▸ Exercise: Using the data beneath this instruction, retype only the lines from the one that contains "piece.matrix_parent_inverse = axis.matrix_world.inverted()" down to the one that contains "cad_parts[node].hide_render = cad_parts[node].hide_viewport", both included, exactly as they appear.

▸ Collected material:
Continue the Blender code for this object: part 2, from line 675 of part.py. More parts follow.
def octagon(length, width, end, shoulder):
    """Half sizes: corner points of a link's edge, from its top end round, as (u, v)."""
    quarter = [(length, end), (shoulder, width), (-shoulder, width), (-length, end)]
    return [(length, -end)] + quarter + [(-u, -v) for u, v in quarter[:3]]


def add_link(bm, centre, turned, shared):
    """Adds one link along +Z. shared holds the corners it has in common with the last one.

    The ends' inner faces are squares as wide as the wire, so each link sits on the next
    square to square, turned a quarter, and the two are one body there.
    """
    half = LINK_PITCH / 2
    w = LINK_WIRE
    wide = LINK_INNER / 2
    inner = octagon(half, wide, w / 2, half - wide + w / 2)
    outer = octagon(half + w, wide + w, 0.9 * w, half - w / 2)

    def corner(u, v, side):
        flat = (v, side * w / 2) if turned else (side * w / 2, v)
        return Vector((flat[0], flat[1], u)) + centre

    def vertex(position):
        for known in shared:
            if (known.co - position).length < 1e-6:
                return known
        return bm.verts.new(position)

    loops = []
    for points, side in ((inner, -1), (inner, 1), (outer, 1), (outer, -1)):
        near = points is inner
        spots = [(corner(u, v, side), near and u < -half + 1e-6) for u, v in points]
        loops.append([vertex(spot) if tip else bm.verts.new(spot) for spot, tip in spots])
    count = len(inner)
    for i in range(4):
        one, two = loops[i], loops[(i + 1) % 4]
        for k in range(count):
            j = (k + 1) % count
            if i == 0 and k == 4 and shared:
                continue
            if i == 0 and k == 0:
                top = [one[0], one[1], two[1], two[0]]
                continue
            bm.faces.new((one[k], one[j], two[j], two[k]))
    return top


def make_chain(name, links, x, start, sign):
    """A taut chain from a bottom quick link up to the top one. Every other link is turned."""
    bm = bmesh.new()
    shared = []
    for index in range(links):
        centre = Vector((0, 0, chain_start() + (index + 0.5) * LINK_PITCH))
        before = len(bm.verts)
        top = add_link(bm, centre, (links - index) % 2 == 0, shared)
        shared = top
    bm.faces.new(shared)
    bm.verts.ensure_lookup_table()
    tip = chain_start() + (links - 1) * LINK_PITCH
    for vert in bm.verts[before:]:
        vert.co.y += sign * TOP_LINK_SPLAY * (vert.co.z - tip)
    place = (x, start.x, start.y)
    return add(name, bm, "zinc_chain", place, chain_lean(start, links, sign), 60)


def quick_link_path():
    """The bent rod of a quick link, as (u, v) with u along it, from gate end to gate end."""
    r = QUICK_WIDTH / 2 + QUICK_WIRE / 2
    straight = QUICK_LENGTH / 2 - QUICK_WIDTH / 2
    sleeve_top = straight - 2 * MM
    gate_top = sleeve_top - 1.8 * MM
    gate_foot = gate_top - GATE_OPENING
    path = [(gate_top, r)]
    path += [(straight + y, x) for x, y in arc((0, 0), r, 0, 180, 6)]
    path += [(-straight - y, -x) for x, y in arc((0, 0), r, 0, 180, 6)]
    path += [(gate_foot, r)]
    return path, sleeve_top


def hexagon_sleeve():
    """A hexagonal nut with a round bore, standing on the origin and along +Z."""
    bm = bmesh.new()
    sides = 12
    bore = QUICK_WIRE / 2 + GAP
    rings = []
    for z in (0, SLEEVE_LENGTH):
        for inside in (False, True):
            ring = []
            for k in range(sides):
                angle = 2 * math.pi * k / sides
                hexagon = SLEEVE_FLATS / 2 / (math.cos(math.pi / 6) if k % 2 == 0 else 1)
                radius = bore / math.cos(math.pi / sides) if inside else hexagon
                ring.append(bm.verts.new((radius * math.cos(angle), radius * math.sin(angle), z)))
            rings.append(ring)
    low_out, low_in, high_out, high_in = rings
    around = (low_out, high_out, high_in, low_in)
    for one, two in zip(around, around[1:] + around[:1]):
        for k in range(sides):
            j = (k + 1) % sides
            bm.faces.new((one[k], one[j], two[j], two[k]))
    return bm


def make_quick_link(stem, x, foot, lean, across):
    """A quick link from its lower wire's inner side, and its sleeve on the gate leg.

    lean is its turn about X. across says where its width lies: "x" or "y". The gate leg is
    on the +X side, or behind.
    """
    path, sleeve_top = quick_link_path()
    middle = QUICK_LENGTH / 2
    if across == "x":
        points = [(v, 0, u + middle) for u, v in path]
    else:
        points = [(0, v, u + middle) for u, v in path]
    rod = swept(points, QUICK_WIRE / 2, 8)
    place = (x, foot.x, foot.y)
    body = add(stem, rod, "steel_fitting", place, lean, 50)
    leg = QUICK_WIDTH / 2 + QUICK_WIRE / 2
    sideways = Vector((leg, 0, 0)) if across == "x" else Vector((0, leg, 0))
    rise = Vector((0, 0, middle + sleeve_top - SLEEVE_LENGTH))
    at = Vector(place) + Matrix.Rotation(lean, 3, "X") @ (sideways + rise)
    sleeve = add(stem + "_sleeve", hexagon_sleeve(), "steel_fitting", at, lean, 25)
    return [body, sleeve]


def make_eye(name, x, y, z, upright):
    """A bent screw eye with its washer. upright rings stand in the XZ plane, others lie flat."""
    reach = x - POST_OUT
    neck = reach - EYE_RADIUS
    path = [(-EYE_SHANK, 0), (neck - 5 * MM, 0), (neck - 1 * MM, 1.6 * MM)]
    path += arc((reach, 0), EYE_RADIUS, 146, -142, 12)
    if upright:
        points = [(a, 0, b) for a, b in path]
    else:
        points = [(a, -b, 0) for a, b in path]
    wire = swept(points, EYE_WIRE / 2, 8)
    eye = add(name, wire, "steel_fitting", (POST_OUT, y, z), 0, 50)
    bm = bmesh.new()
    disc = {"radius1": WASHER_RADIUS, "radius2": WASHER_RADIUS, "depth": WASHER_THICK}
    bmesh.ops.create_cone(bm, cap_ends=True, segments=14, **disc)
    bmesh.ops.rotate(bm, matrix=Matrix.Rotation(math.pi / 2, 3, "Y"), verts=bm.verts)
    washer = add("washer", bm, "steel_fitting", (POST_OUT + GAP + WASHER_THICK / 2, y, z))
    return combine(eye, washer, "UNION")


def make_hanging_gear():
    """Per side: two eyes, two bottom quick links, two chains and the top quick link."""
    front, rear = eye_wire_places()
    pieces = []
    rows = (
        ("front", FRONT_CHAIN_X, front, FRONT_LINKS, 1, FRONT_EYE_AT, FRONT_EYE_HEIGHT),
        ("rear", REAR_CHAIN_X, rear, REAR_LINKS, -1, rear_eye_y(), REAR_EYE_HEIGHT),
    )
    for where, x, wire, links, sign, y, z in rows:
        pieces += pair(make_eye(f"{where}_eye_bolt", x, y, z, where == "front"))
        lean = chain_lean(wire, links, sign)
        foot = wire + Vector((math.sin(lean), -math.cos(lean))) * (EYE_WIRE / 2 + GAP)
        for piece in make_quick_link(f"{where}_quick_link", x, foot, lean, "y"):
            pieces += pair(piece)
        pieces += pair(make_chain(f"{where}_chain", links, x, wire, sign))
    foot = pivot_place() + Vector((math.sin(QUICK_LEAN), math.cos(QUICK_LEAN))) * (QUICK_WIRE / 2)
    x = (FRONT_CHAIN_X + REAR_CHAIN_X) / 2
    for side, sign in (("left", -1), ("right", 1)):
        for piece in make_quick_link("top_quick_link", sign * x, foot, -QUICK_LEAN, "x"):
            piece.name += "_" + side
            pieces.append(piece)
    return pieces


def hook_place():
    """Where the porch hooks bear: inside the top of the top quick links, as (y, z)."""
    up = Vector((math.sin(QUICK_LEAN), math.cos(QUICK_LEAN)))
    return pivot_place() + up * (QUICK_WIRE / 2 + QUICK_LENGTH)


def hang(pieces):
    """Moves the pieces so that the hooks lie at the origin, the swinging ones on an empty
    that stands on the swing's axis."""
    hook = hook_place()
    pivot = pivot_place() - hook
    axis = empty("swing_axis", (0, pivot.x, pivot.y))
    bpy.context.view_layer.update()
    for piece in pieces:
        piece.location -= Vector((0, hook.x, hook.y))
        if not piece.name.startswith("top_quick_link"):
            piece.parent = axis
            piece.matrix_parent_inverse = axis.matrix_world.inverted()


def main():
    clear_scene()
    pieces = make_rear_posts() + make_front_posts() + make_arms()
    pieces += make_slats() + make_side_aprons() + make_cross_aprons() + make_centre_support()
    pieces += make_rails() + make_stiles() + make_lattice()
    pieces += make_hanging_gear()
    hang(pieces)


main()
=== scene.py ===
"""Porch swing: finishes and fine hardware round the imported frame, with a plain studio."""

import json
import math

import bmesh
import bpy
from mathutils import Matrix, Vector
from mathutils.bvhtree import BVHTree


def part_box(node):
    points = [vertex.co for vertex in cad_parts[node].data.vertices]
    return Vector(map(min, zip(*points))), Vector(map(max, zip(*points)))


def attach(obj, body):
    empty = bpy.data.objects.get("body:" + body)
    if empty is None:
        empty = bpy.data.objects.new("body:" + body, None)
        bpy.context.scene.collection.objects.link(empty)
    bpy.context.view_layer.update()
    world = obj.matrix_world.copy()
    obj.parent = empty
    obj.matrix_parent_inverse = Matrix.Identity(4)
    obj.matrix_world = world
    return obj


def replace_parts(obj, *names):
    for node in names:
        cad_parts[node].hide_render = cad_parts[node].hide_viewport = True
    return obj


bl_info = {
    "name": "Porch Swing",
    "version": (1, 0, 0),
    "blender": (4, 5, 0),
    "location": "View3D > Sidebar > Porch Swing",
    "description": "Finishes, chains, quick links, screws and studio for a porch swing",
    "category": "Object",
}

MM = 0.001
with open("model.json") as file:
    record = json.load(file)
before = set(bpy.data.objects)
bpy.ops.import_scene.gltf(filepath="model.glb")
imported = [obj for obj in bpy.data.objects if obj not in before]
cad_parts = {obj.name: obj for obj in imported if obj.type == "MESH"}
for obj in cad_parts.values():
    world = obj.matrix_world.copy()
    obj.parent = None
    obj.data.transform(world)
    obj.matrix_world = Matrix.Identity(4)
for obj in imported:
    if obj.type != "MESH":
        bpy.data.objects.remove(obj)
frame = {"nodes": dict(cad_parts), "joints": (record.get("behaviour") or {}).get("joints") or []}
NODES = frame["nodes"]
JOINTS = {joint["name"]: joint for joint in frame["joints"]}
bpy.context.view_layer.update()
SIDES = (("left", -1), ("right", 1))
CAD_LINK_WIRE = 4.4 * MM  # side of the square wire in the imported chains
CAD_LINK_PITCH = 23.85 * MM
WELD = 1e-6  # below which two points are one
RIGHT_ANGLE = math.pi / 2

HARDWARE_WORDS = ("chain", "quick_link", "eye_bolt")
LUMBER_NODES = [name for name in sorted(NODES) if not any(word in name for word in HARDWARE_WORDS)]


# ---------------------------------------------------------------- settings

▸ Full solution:
            piece.matrix_parent_inverse = axis.matrix_world.inverted()


def main():
    clear_scene()
    pieces = make_rear_posts() + make_front_posts() + make_arms()
    pieces += make_slats() + make_side_aprons() + make_cross_aprons() + make_centre_support()
    pieces += make_rails() + make_stiles() + make_lattice()
    pieces += make_hanging_gear()
    hang(pieces)


main()
=== scene.py ===
"""Porch swing: finishes and fine hardware round the imported frame, with a plain studio."""

import json
import math

import bmesh
import bpy
from mathutils import Matrix, Vector
from mathutils.bvhtree import BVHTree


def part_box(node):
    points = [vertex.co for vertex in cad_parts[node].data.vertices]
    return Vector(map(min, zip(*points))), Vector(map(max, zip(*points)))


def attach(obj, body):
    empty = bpy.data.objects.get("body:" + body)
    if empty is None:
        empty = bpy.data.objects.new("body:" + body, None)
        bpy.context.scene.collection.objects.link(empty)
    bpy.context.view_layer.update()
    world = obj.matrix_world.copy()
    obj.parent = empty
    obj.matrix_parent_inverse = Matrix.Identity(4)
    obj.matrix_world = world
    return obj


def replace_parts(obj, *names):
    for node in names:
        cad_parts[node].hide_render = cad_parts[node].hide_viewport = True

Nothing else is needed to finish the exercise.